• The problem: Using the data below, output the first line and every line after it up to and including the line containing "return end +", exactly as written and with nothing added.

....

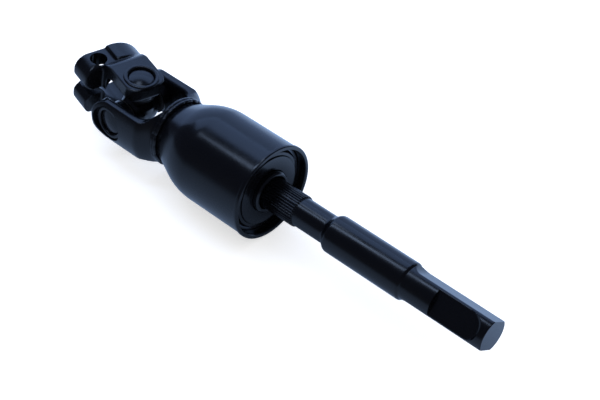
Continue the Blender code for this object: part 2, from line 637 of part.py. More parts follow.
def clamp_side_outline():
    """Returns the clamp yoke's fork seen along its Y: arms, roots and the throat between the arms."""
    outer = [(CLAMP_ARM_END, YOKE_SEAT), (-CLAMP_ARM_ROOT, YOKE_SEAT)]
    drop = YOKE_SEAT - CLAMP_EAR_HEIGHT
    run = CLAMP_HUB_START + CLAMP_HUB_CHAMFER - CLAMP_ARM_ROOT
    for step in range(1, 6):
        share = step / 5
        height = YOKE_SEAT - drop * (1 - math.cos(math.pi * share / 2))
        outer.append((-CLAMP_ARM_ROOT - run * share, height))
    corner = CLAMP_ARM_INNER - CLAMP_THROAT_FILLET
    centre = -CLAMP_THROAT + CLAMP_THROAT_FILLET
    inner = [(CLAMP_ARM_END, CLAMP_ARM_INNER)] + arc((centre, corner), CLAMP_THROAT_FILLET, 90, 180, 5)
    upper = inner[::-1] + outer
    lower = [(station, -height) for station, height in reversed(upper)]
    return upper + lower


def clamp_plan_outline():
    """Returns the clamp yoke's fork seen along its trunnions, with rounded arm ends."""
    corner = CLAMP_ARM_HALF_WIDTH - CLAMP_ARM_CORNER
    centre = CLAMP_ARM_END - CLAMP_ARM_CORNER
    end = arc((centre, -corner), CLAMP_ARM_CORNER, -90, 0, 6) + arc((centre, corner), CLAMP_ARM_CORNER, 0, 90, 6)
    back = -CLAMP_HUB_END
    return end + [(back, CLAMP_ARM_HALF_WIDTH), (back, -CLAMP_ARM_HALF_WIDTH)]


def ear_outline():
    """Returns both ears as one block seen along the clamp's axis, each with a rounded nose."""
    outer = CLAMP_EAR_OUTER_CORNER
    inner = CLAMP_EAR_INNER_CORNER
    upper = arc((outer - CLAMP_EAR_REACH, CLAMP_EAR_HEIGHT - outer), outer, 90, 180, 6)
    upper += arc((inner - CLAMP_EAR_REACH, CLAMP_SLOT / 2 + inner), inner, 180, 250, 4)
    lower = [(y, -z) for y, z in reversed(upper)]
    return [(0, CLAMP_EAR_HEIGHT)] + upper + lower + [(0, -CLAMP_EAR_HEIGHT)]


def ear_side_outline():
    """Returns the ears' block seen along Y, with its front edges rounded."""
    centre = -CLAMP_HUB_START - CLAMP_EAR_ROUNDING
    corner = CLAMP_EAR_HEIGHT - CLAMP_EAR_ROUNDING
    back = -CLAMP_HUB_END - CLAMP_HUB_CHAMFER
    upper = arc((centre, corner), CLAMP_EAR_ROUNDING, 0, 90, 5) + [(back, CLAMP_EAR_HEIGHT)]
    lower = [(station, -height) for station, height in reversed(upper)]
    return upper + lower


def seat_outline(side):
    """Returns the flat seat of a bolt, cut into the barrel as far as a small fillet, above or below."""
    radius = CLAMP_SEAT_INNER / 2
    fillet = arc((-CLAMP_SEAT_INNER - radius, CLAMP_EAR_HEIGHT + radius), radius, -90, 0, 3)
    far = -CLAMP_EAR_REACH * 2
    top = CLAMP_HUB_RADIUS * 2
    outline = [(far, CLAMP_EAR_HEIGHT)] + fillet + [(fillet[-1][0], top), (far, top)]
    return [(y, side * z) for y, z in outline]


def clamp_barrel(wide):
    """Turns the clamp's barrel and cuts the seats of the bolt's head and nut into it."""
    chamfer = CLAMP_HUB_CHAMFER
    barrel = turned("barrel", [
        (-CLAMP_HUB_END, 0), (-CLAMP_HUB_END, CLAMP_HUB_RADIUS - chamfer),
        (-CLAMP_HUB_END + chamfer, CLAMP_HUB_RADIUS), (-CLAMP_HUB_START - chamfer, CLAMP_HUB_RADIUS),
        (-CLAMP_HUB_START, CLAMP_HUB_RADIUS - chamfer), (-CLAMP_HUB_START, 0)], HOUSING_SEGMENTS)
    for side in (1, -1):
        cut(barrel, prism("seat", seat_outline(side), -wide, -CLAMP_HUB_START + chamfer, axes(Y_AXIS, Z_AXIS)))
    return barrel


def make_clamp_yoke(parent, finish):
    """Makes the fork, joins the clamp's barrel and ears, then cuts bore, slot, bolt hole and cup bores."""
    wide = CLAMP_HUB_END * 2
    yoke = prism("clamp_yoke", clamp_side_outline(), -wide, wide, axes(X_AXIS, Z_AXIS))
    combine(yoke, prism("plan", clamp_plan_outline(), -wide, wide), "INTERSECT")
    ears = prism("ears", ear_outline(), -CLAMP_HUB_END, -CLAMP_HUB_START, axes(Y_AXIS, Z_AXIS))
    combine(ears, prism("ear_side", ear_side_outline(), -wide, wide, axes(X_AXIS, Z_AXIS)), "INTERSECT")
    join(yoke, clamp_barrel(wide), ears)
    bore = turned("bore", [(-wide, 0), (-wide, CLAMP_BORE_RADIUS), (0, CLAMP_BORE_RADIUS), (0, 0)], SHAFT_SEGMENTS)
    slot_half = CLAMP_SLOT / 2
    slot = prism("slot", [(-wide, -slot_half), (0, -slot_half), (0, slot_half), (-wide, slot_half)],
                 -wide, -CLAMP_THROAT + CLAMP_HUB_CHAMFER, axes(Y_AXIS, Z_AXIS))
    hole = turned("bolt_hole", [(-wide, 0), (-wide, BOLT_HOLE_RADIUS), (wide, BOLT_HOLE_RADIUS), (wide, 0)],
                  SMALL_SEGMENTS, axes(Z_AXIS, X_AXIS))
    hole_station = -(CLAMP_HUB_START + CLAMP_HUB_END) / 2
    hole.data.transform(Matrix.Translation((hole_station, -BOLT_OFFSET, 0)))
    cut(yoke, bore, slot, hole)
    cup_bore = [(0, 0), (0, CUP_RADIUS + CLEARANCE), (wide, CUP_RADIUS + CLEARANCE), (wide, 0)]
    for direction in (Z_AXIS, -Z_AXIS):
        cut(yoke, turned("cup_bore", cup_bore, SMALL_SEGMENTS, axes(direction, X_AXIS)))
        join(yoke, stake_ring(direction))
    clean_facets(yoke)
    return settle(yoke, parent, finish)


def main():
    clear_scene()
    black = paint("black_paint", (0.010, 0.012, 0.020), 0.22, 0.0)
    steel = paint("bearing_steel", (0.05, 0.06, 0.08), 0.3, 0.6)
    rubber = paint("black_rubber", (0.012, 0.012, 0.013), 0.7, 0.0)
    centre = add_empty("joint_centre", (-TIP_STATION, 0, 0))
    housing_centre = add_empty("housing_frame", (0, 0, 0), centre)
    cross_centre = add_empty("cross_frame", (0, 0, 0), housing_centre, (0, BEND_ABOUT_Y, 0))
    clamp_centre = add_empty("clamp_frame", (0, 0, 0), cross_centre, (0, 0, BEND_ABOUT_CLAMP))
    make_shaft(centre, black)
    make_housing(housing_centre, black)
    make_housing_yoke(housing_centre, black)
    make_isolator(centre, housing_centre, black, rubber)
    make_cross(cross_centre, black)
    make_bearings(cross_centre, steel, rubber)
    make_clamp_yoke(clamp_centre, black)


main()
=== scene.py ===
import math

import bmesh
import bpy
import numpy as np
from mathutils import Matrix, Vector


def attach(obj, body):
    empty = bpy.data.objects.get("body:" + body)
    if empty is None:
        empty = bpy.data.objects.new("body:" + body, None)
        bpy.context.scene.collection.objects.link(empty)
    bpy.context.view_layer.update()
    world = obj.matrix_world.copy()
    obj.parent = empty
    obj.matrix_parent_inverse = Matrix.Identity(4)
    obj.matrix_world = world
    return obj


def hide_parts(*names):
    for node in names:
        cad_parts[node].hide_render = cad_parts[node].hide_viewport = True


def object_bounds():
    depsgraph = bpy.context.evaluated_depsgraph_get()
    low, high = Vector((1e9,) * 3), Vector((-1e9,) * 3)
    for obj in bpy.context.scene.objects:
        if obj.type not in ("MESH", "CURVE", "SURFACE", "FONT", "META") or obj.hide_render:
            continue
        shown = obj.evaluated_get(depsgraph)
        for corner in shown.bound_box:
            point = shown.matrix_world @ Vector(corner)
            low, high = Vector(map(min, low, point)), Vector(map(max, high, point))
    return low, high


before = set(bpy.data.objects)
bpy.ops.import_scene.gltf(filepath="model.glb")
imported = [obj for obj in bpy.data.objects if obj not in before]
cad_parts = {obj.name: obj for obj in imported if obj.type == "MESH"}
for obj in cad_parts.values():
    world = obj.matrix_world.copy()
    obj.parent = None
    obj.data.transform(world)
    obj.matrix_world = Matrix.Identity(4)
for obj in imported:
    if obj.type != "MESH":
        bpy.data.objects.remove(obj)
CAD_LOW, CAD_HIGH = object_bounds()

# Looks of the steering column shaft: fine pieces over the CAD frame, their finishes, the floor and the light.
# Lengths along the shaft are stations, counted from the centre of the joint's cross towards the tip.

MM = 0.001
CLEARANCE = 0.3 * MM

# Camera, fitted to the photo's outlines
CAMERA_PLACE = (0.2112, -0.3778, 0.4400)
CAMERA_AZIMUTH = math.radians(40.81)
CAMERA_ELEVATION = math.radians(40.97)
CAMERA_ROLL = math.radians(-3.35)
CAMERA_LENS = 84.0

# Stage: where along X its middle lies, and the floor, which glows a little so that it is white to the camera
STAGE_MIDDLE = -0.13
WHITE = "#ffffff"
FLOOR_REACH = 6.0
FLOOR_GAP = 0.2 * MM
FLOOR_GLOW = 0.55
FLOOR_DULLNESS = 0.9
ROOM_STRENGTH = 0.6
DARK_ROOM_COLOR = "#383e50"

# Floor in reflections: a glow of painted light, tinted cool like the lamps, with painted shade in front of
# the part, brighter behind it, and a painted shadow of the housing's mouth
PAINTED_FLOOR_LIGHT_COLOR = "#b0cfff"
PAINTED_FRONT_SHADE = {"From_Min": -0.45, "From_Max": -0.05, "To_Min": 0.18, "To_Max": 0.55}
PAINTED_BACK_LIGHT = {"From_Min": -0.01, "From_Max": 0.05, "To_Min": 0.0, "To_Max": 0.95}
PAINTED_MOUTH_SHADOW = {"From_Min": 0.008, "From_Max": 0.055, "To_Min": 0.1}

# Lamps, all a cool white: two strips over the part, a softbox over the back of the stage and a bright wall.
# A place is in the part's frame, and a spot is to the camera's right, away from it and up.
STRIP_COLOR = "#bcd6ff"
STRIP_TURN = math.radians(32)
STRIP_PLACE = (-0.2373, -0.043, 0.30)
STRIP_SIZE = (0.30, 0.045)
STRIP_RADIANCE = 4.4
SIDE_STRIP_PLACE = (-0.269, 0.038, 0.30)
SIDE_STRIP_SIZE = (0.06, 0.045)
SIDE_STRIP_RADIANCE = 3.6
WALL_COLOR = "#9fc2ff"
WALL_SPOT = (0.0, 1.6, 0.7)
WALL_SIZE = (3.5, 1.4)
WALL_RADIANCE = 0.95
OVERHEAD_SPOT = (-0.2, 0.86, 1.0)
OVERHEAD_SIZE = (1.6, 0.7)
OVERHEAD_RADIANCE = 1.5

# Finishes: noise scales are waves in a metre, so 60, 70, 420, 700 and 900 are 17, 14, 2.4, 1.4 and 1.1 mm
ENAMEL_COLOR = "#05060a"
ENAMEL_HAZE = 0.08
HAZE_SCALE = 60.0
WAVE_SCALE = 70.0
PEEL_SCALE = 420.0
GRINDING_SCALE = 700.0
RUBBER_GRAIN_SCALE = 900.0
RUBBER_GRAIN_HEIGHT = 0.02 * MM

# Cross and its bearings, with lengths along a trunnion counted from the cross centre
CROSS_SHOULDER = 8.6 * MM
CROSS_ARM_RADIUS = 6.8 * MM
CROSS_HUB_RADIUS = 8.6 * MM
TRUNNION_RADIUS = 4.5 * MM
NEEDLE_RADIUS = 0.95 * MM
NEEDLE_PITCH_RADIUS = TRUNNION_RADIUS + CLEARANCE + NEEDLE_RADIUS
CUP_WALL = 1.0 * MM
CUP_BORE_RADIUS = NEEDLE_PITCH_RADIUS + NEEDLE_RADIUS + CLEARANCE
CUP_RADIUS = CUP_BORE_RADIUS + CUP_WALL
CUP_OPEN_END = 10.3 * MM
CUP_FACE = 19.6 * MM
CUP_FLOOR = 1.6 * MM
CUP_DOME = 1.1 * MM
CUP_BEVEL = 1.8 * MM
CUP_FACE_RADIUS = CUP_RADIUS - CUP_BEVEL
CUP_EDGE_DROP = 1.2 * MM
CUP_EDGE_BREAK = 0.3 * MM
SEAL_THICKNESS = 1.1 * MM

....

• The output:
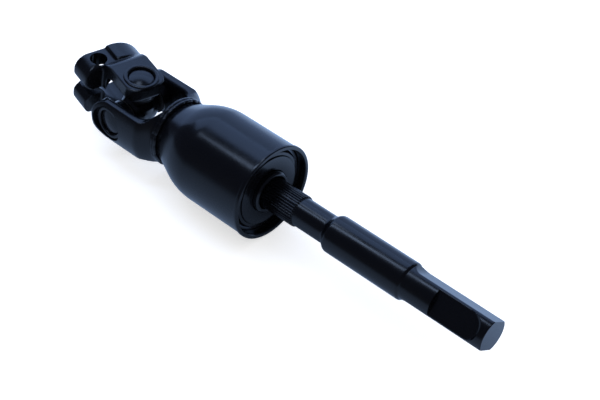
Continue the Blender code for this object: part 2, from line 637 of part.py. More parts follow.
def clamp_side_outline():
    """Returns the clamp yoke's fork seen along its Y: arms, roots and the throat between the arms."""
    outer = [(CLAMP_ARM_END, YOKE_SEAT), (-CLAMP_ARM_ROOT, YOKE_SEAT)]
    drop = YOKE_SEAT - CLAMP_EAR_HEIGHT
    run = CLAMP_HUB_START + CLAMP_HUB_CHAMFER - CLAMP_ARM_ROOT
    for step in range(1, 6):
        share = step / 5
        height = YOKE_SEAT - drop * (1 - math.cos(math.pi * share / 2))
        outer.append((-CLAMP_ARM_ROOT - run * share, height))
    corner = CLAMP_ARM_INNER - CLAMP_THROAT_FILLET
    centre = -CLAMP_THROAT + CLAMP_THROAT_FILLET
    inner = [(CLAMP_ARM_END, CLAMP_ARM_INNER)] + arc((centre, corner), CLAMP_THROAT_FILLET, 90, 180, 5)
    upper = inner[::-1] + outer
    lower = [(station, -height) for station, height in reversed(upper)]
    return upper + lower


def clamp_plan_outline():
    """Returns the clamp yoke's fork seen along its trunnions, with rounded arm ends."""
    corner = CLAMP_ARM_HALF_WIDTH - CLAMP_ARM_CORNER
    centre = CLAMP_ARM_END - CLAMP_ARM_CORNER
    end = arc((centre, -corner), CLAMP_ARM_CORNER, -90, 0, 6) + arc((centre, corner), CLAMP_ARM_CORNER, 0, 90, 6)
    back = -CLAMP_HUB_END
    return end + [(back, CLAMP_ARM_HALF_WIDTH), (back, -CLAMP_ARM_HALF_WIDTH)]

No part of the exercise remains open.